In priority order (highest user impact first). Items struck through landed on 2026-05-20.

  1. sd: Flux/SD3 guidance pair (--guidance, --flow-shift). ✅ Landed 2026-05-20.
  2. sd: ControlNet bundle (--control-net, --control-image, --control-strength). ✅ Landed 2026-05-20.
  3. whisper: output-format family (-osrt, -oj, -ovtt, -ojf, -ocsv, -olrc).
  4. sd: VAE-tiling bundle (--vae-tiling + tile-size/overlap). ✅ Landed 2026-05-20.
  5. llama: --grammar / --json-schema / --json-schema-file in gen.
  6. All three: --flash-attn.
  7. llama: --lora in gen/chat.
  8. whisper: --prompt + decoding-strategy basics (--beam-size, --best-of, --temperature, --no-fallback). ✅ Landed 2026-05-20.
  9. sd: --lora, --lora-model-dir, --clip_g, --type ✅ Landed 2026-05-20.

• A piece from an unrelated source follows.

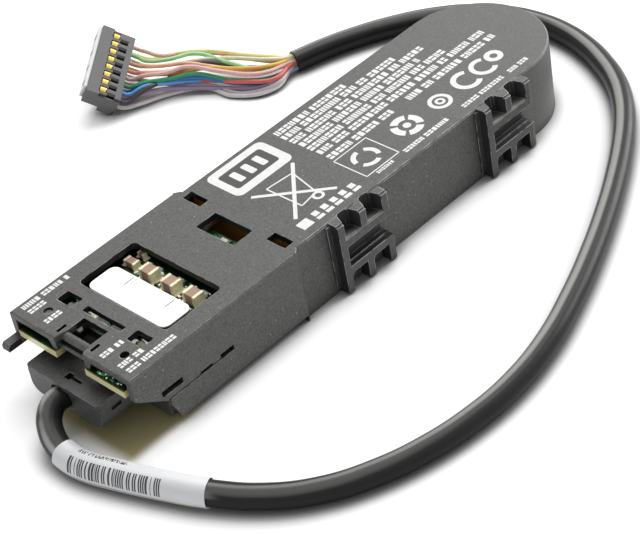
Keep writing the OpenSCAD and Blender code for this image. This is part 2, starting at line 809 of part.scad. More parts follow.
function rotate_x(p, a) = [p[0], p[1] * cos(a) - p[2] * sin(a), p[1] * sin(a) + p[2] * cos(a)];
function rotate_y(p, a) = [p[0] * cos(a) + p[2] * sin(a), p[1], -p[0] * sin(a) + p[2] * cos(a)];
function rotate_z(p, a) = [p[0] * cos(a) - p[1] * sin(a), p[0] * sin(a) + p[1] * cos(a), p[2]];
function turned(p) = rotate_z(rotate_y(rotate_x(p, conn_turn[0]), conn_turn[1]), conn_turn[2]);
function in_connector(p) = conn_at + turned(p);

// The wires as one plain bundle that fans out from the sheath to the connector
function wire_ring(at, wide, deep, half_w, half_d) =
    [for (k = [0:9]) at + half_w * cos(36 * k) * wide + half_d * sin(36 * k) * deep];

module wire_bundle() {
    last = len(wire_route) - 1;
    end_wide = turned([1, 0, 0]);
    end_deep = turned([0, 0, 1]);
    color([0.8, 0.4, 0.3]) skin(concat(
        [for (i = [0:last])
            let (
                way = i == 0 ? heading(cable_route, len(cable_route) - 1) : heading(wire_route, i),
                t = i / (last + 1),
                wide = unit((1 - t) * unit(cross([0, 0, 1], way)) + t * end_wide),
                deep = unit(cross(way, wide))
            )
            wire_ring(wire_route[i], wide, deep,
                (1 - t) * cable_d * 0.42 + t * wire_spread, wire_depth + 0.3 * (1 - t))],
        [wire_ring(in_connector([conn_l / 2, conn_w, -conn_h / 2]),
            end_wide, end_deep, wire_spread, wire_depth)]
    ));
}

// Middle of each contact along the connector
function way_x(i) = conn_end_wall + (i + 0.5) * pitch;

// Housing with a row of open chambers, thinner at its mating side
module connector_housing() {
    chamber_w = 1.9;
    color([0.2, 0.2, 0.21]) at_connector() difference() {
        union() {
            translate([0, 0.8, -conn_thin]) cube([conn_l, conn_step, conn_thin]);
            translate([0, conn_step, -conn_h]) cube([conn_l, conn_w - conn_step, conn_h]);
        }
        for (i = [0:ways - 1]) {
            translate([way_x(i) - chamber_w / 2, contact_y - 0.2, -contact_sink])
                cube([chamber_w, contact_l + 0.4, 2]);
            // a gap with bevelled lips between this tooth and the next
            translate([way_x(i) + pitch / 2, contact_y + contact_l + 2.5, 0])
                rotate([90, 0, 0]) linear_extrude(2.1)
                    polygon([
                        [-0.9, eps], [-0.35, -0.5], [-0.35, -1.5], [0.35, -1.5],
                        [0.35, -0.5], [0.7, eps]
                    ]);
        }
        // the end walls are lower beside the teeth
        for (x = [-1, conn_l - 0.5])
            translate([x, contact_y, -0.7]) cube([1.5, conn_w, 2]);
        // the far end's lower corner is bevelled
        translate([conn_l, conn_w, -conn_h]) rotate([0, 0, 45])
            cube([1, 1, 3.6], center = true);
    }
}

// Pale mating face with a row of keyed holes
module connector_cap() {
    color([0.8, 0.81, 0.8]) at_connector() difference() {
        translate([0.6, 0, -conn_thin + 0.2]) cube([conn_l - 1.8, 0.8, conn_thin - 0.5]);
        for (i = [0:2:ways - 1])
            translate([way_x(i) + 0.8, -1, -3.3]) cube([1, 1.4, 2.4]);
    }
}

// Rolled barrels of the contacts, lying in their chambers
module connector_contacts() {
    color([0.9, 0.72, 0.25]) at_connector()
        for (i = [0:ways - 1])
            translate([way_x(i), contact_y, -contact_sink + contact_r]) rotate([-90, 0, 0])
                cylinder(r = contact_r, h = contact_l);
}

// ---------------------------------------------------------------- cells

// A button cell: a can with a rolled rim and a raised cap
module cell(stack, level) {
    r = cell_r;
    lip = 0.9;
    color([0.75, 0.76, 0.77]) from_nose()
        translate([cell_x[stack], 0, cell_z[level]]) rotate_extrude($fn = 96)
            polygon([
                [0, 0], [r - lip, 0],
                for (a = [-75:15:0]) [r - lip + lip * cos(a), lip + lip * sin(a)],
                [r, cell_h - 1.1],
                for (a = [15:15:90]) [r - 0.6 + 0.6 * cos(a), cell_h - 1.1 + 0.6 * sin(a)],
                [r - 1.6, cell_h - 0.5], [r - 1.8, cell_h - 0.9], [r - 2.4, cell_h - 0.9],
                [r - 3, cell_h], [0, cell_h]
            ]);
}

module cell_1() { cell(0, 0); }
module cell_2() { cell(0, 1); }
module cell_3() { cell(1, 0); }
module cell_4() { cell(1, 1); }

// Rings that keep two stacked cells apart at the rim
module insulating_rings() {
    color([0.85, 0.83, 0.75]) from_nose() for (x = cell_x)
        translate([x, 0, cell_z[0] + cell_h]) difference() {
            cylinder(r = cell_r - 3, h = ring_t);
            translate([0, 0, -1]) cylinder(r = cell_r - 7, h = ring_t + 2);
        }
}

// Nickel strap that joins the two stacks, with its rounded ends on the caps
module cell_straps() {
    half = 3;
    color([0.8, 0.8, 0.78]) from_nose() translate([0, 0, cells_top]) linear_extrude(strap_t) {
        translate([cell_x[1], -half]) square([cell_x[0] - cell_x[1], 2 * half]);
        for (x = cell_x) translate([x, 0]) circle(half);
    }
}

// Moulded holder in front of the cells, hollow, with a concave rear end
module cell_holder() {
    end_x = cell_x[1] - 9;
    half = tail_inner_r - fit;
    top = inner_top - 1;
    color([0.3, 0.3, 0.32]) from_nose() difference() {
        translate([pack_x, -half, base_t]) cube([end_x - pack_x, 2 * half, top - base_t]);
        translate([cell_x[1], 0, 0]) cylinder(r = cell_r + fine, h = body_h, $fn = 96);
        translate([pack_x + holder_wall, -half + holder_wall, base_t + holder_wall])
            cube([holder_end - pack_x - holder_wall, 2 * (half - holder_wall), body_h]);
    }
}

// Amber sheet round the pack's front face and over the holder
module insulation_sheet() {
    t = 0.25;
    half = tail_inner_r - fit;
    color([0.72, 0.42, 0.12]) from_nose() {
        translate([pack_x - t, -half, base_t]) cube([t, 2 * half, inner_top - 1 - base_t + t]);
        translate([pack_x - eps, -half, inner_top - 1]) cube([sheet_l, 2 * half, t]);
    }
}

// Foam between the cells and the top wall, resting on the strap
module foam_pad() {
    pad_r = cell_r - 5;
    low = cells_top + strap_t;
    color([0.14, 0.14, 0.15]) from_nose() translate([0, 0, low])
        linear_extrude(inner_top - low) {
            translate([cell_x[1], -pad_r]) square([cell_x[0] - cell_x[1], 2 * pad_r]);
            for (x = cell_x) translate([x, 0]) circle(pad_r);
        }
}

// Temperature sensor lying in the middle of the holder
module temperature_sensor() {
    color([0.1, 0.1, 0.12]) from_nose()
        translate([
            (pack_x + holder_wall + holder_end) / 2, -sensor_l / 2,
            base_t + holder_wall + sensor_r
        ]) rotate([-90, 0, 0]) cylinder(r = sensor_r, h = sensor_l);
}

// Nickel tabs from the pack to the board's rear edge
module battery_tabs() {
    end = pack_x - 0.25;
    start = board_l - board_out - tab_lap;
    color([0.8, 0.8, 0.78]) from_nose() for (y = [-tab_y, tab_y])
        slab(start, y, board_top, [end - start, tab_w, 0.25]);
}

top_cover();
base_cover();
circuit_board();
power_module();
module_label();
ceramic_capacitors();
board_chips();
lamp_lenses();
light_guide();
board_header();
header_pins();
plug_upper();
plug_lower();
cable_sheath();
cable_label();
wire_bundle();
connector_housing();
connector_cap();
connector_contacts();
cell_1();
cell_2();
cell_3();
cell_4();
insulating_rings();
cell_straps();
cell_holder();
insulation_sheet();
foam_pad();
temperature_sensor();
battery_tabs();
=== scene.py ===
# %% [markdown]
# # A backup battery module, dressed in Blender
# The module is a flat housing of dark moulded plastic. A circuit board shows through
# windows in its nose, and a round cable runs from a plug under the nose to a small
# connector. Its exact solids come from CAD and stay where they are. This lesson gives
# them their finish and adds what is too fine for the solids. The solids could be
# modelled again here, but then they would drift from the part that the physics uses.

# %% Load the solids
import math
import random

import bmesh
import bpy
from mathutils import Matrix, Vector


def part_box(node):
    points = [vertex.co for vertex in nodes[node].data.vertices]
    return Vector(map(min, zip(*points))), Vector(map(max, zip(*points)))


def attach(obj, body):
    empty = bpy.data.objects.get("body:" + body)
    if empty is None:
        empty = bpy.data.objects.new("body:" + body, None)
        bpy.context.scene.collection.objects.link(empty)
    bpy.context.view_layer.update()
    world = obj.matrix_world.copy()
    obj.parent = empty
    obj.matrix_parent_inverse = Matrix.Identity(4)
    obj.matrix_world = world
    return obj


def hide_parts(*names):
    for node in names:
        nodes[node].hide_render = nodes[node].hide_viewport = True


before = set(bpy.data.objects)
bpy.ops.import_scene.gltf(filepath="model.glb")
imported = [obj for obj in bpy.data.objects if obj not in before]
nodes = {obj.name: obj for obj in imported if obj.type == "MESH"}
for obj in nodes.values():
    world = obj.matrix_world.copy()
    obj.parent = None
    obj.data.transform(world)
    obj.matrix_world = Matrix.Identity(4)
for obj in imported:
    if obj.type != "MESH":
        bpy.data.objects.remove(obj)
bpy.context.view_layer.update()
MM = 0.001  # the part's sizes are thought of in millimetres, and Blender works in metres

# %% [markdown]
# ## The camera
# A long lens from a little over a third of a metre away keeps the housing's edges nearly
# parallel. The camera stands in front of the nose, to the right, and looks down at about
# 39 degrees. It could be aimed with a Track To constraint. Three axes written out are
# exact and need no helper object.

# %% Camera
lens = bpy.data.cameras.new("eye")
lens.lens = 112.3
lens.sensor_width = 36
lens.clip_start = 0.01
camera = bpy.data.objects.new("eye", lens)
bpy.context.scene.collection.objects.link(camera)
axes = Matrix(
    (
        Vector((0.68468, -0.71215, -0.15509)),
        Vector((0.53884, 0.35130, 0.76567)),
        Vector((-0.49078, -0.60781, 0.62426)),
    )
).transposed()
camera.matrix_world = Matrix.Translation(Vector((-224.65, -273.73, 272.68)) * MM) @ axes.to_4x4()
bpy.context.scene.camera = camera
bpy.context.scene.view_settings.view_transform = "Standard"
print("camera stands", round(camera.location.length, 3), "m from the middle of the base")

# %% [markdown]
# ## The cable
# The cable is one length of round black sheath. It leaves the plug, drops to the table
# within a few diameters and sweeps once round the housing. It could be a swept mesh, but
# a Bezier curve with automatic handles goes smoothly through every point and carries its
# own round section. The points are the route of the solid that it stands for.

# %% Cable route
CABLE_D = 5.4 * MM
OUTLET = Vector((-74.6, 1.2, 7.1)) * MM
FLOOR_Z = CABLE_D / 2
PLAN = [
    (0, 1.2, 1), (-2.8, 1.2, 1), (-5.6, 0, 0.8), (-7.7, -2.5, 0.5), (-9, -5.8, 0.24),
    (-9.4, -9.6, 0.1), (-9, -14, 0.07), (-6.7, -22, 0.06), (-3.3, -31.5, 0.06),
    (0.5, -40.5, 0.06), (5.9, -49.5, 0.02), (13.7, -57.5, 0), (24, -63.5, 0),
    (35, -67.2, 0), (46, -69, 0), (57, -69.2, 0), (70, -67.2, 0), (84, -62.8, 0),
    (98, -57.2, 0), (110.5, -51.4, 0), (120.5, -46.2, 0), (129.5, -41, 0),
    (137.5, -35.7, 0), (144.5, -30, 0), (150.5, -23.5, 0), (155.2, -16.2, 0),
    (158.8, -8.4, 0), (161, 0, 0), (161.4, 8.6, 0), (159.8, 17.4, 0), (156, 25.6, 0),
    (150, 33, 0), (142, 39.5, 0), (132.5, 45, 0), (125, 48.2, 0), (117, 50.7, 0),
]
route = [
    Vector((OUTLET.x + x * MM, y * MM, FLOOR_Z + drop * (OUTLET.z - FLOOR_Z)))
    for x, y, drop in PLAN
]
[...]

  10. embed: --embd-output-format + --embd-separator + --attention ✅ Landed 2026-05-20 (also --pooling rank).
  11. sd coverage closer — Rounds 1–8 (38 flags). ✅ Landed 2026-05-20. Perf/offload (Round 1), sampler/generation (Round 2), model-loading completers (Round 3), PhotoMaker bundle (Round 4), reference images (Round 5), hires-fix bundle (Round 6), cache/SCM bundle (Round 7), --embd-dir (Round 8). See the per-section tables above and the CHANGELOG entry for the full enumeration.
  12. whisper coverage closer — Batches 1–3 + VAD + offset/duration (22 flags). ✅ Landed 2026-05-20.

No residual open items at the close of this audit cycle. Every flag on the gen/chat/embed/whisper/sd surfaces is either landed, deliberately renamed, partial-with-explanation, or explicitly out-of-scope. The remaining 🚫 rows are documented in their per-section tables with a sentence each: video-only sd modes, server-only common_params fields, llama-cli's REPL plumbing (replaced by chimera's own chat + linenoise), speculative decoding, training/perplexity/imatrix flags, OpenVINO and chroma/qwen tuning, low-level decoder-print toggles, and a handful of niche items where the chimera path already supplies an equivalent (e.g. --word-thold is moot because --output-json-full already emits per-word timing). The 14 prior gen/chat residuals all closed in a long-tail batch the same day — 19 flags landed (sampler nibbles, MoE offload, override-tensor/kv, control vectors, etc.) and four upstream flags reclassified 🚫 (--keep for architecture mismatch — chimera uses KV-prefix reuse, not context-shift; --ctx-checkpoints, --checkpoint-every-n-tokens, --cache-ram for server-only common_params fields the CLI never touches). The prior chat --reasoning-budget enforcement gap was closed the same day — the integration turned out to be entirely upstream of common_sampler_init, not inside the sample loop. The prior sd --disable-image-metadata residual was reclassified 🚫 — chimera's stock stb_image_write doesn't embed any text chunks, so there is nothing to disable; a future "embed metadata" feature for parity with sd-cli's default is tracked as net-new functionality, not a port. The three remaining whisper items are wrapper-logic features rather than param plumbing, so they're deferred as bigger lifts rather than mechanical ports.